> EXERCISE BRIEF:
Every line of the data must be copied exactly.

> TASK MATERIAL:
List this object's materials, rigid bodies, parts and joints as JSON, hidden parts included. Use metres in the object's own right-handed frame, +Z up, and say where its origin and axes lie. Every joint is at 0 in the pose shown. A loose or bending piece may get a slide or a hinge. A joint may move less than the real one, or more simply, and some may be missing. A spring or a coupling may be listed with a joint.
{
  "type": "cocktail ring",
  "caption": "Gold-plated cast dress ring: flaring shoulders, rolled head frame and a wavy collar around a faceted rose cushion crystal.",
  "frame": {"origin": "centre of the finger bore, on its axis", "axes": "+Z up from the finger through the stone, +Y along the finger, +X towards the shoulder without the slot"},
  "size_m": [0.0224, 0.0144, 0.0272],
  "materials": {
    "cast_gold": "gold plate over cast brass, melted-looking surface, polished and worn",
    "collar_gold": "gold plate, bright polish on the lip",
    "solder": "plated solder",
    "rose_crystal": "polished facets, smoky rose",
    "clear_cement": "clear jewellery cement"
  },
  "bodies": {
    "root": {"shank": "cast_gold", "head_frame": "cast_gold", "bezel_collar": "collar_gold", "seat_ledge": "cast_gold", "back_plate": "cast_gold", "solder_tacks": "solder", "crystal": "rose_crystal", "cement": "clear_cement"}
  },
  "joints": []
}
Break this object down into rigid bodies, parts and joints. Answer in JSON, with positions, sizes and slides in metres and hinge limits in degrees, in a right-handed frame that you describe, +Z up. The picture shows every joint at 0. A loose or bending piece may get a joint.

> FINAL RESULT:
List this object's materials, rigid bodies, parts and joints as JSON, hidden parts included. Use metres in the object's own right-handed frame, +Z up, and say where its origin and axes lie. Every joint is at 0 in the pose shown. A loose or bending piece may get a slide or a hinge. A joint may move less than the real one, or more simply, and some may be missing. A spring or a coupling may be listed with a joint.
{
  "type": "cocktail ring",
  "caption": "Gold-plated cast dress ring: flaring shoulders, rolled head frame and a wavy collar around a faceted rose cushion crystal.",
  "frame": {"origin": "centre of the finger bore, on its axis", "axes": "+Z up from the finger through the stone, +Y along the finger, +X towards the shoulder without the slot"},
  "size_m": [0.0224, 0.0144, 0.0272],
  "materials": {
    "cast_gold": "gold plate over cast brass, melted-looking surface, polished and worn",
    "collar_gold": "gold plate, bright polish on the lip",
    "solder": "plated solder",
    "rose_crystal": "polished facets, smoky rose",
    "clear_cement": "clear jewellery cement"
  },
  "bodies": {
    "root": {"shank": "cast_gold", "head_frame": "cast_gold", "bezel_collar": "collar_gold", "seat_ledge": "cast_gold", "back_plate": "cast_gold", "solder_tacks": "solder", "crystal": "rose_crystal", "cement": "clear_cement"}
  },
  "joints": []
}
Break this object down into rigid bodies, parts and joints. Answer in JSON, with positions, sizes and slides in metres and hinge limits in degrees, in a right-handed frame that you describe, +Z up. The picture shows every joint at 0. A loose or bending piece may get a joint.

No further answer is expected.